The GEO report is, in many respects, a monumental effort. It collates a vast amount of information. It succeeds in conveying that the current trajectory of food, energy and economic systems is dangerously unsustainable. But it’s also a mirror, reflecting back to us the world‑system that gave rise to it: a civilisation that believes it can manage its way out of existential crisis through refinement of the very tools that produced that crisis.
Perhaps the deeper value of such reports lies not in the predictions they make, but in the questions they provoke. What if we treated each modelling exercise as an opportunity to examine the civilisational assumptions on which it rests? What if we used the numerical projections of harm not just to argue for new taxes or regulations, but to ask whether the narratives that animate our societies—of perpetual growth, of human separation from nature, of competition as the primary driver of progress—are still fit for purpose on a finite, interconnected Earth?

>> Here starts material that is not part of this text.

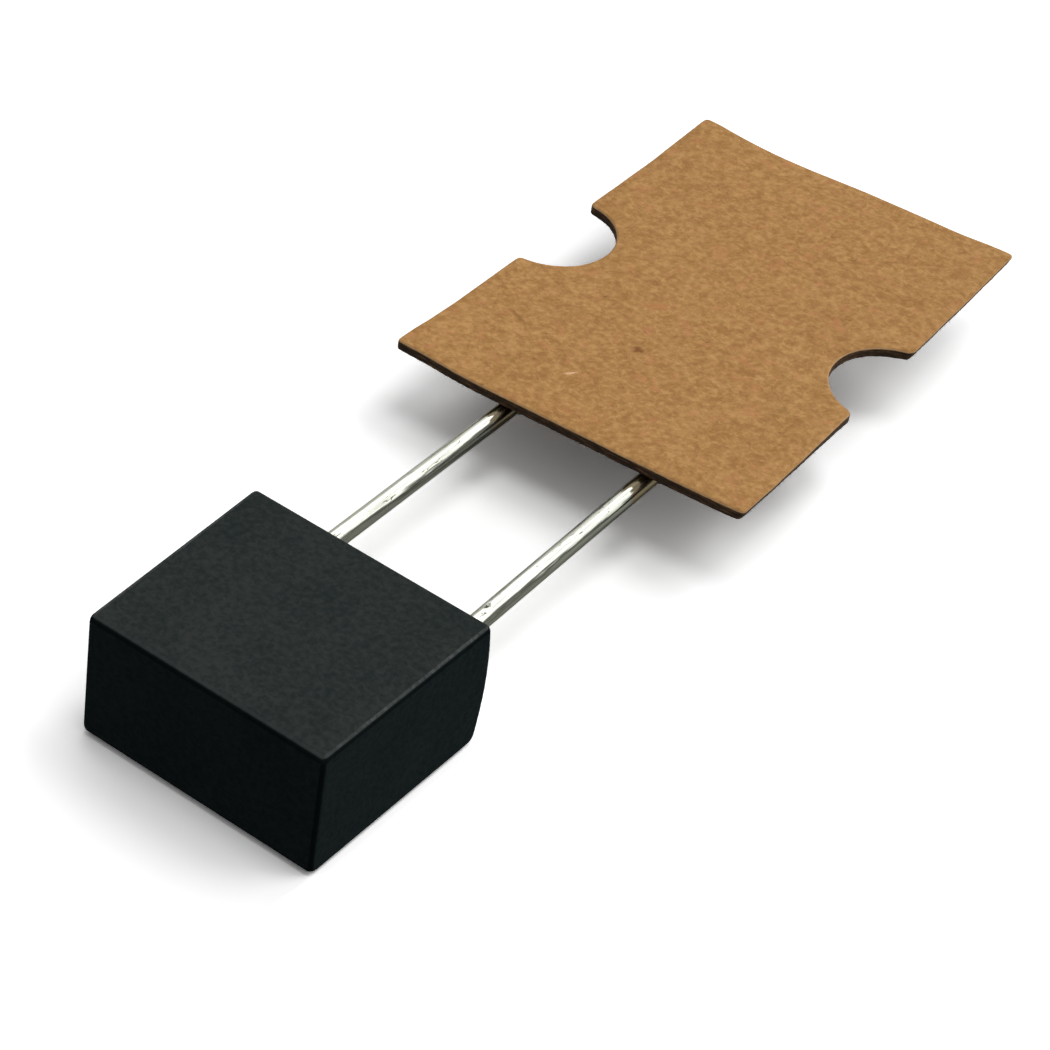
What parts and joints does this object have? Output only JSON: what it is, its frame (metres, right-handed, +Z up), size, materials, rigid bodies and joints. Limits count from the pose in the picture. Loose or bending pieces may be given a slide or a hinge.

Until we’re willing to do that, we risk mistaking the rearrangement of the deckchairs for a change in course. The GEO report warns that the window for action is narrowing. Perhaps it is. But the most crucial action may not be the one our current models are designed to capture. It may lie in shifting the foundational stories through which eight billion people, in their extraordinary diversity, interpret the world and their place within it. Only then will our models, and the reports built upon them, begin to reflect a different possibility: not merely a more efficiently managed path to the same destination, but the emergence of an entirely different journey.